Selon les critiques, l’économie bolivienne est trop dépendante des exportations de matières premières, ce que dément le gouvernement :
Nous sommes passés de l’exportation de gaz brut à la production nationale d’urée [utilisée comme engrais], souligne Luis Arce Catacora. Nos exploitations d’acier progressent, et notre production d’énergie électrique se diversifie.

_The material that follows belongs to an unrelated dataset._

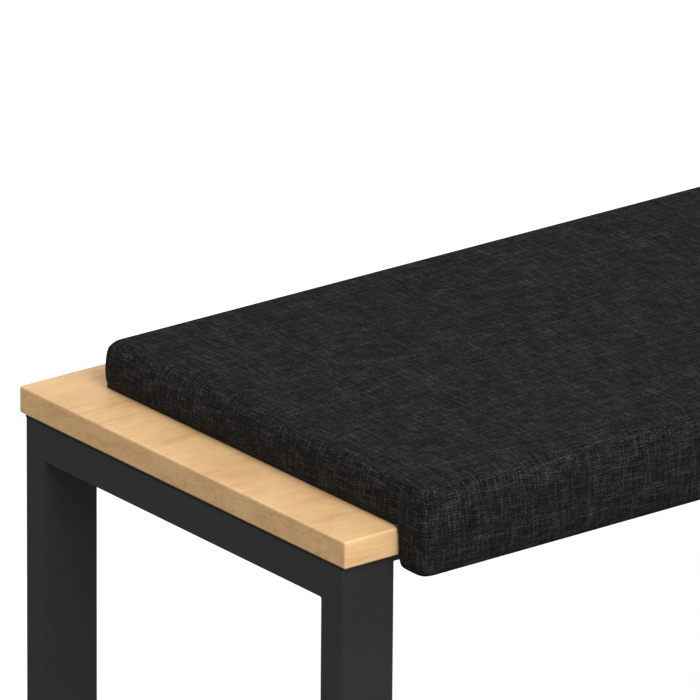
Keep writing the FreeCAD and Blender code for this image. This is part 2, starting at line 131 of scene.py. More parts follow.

Sans oublier le lithium, un domaine dans lequel nous avons commencé à nous industrialiser.”
Ce qui est sûr, c’est que depuis la baisse des prix des produits exportés par la Bolivie, le déficit budgétaire a augmenté et stagne depuis 2015 à 7 % du PIB. L’opposition s’en inquiète, mais le gouvernement se veut rassurant, rappelant que ces ressources sont utilisées à des fins productives.
L’exécutif préfère mettre l’accent sur le renforcement du marché intérieur grâce aux dépenses publiques et aux mesures de redistribution, comme le quatorzième mois ou les allocations sociales.
Bolivianisation de l’économie
Il faut également prendre garde au taux de change. La stratégie du gouvernement à cet égard vise à conserver un boliviano stable, mais l’opposition l’estime surévalué. En conséquence, la production nationale perd en compétitivité face aux nombreuses importations nécessaires afin de satisfaire la demande des salariés qui, année après année, gagnent en pouvoir d’achat.
La force de la monnaie bolivienne a offert au MAS une autre grande victoire : la bolivianisation de l’économie. Les comptes épargne ne sont plus libellés en dollars, mais en bolivianos. À la fin des années 1990, 3 % de l’épargne étaient en bolivianos ; aujourd’hui, le chiffre s’élève à 94 %.
Malgré la bonne santé de l’économie, l’avenir ne s’annonce pas tout rose. Le pays pourrait souffrir de ses luttes politiques internes et subir le contrecoup des évolutions de la situation internationale. Il est possible que la guerre commerciale entre les États-Unis et la Chine ainsi que l’instabilité de l’Argentine et du Brésil se répercutent sur la Bolivie. Son économie, malgré sa diversification naissante, pourrait ne pas être capable d’y faire face.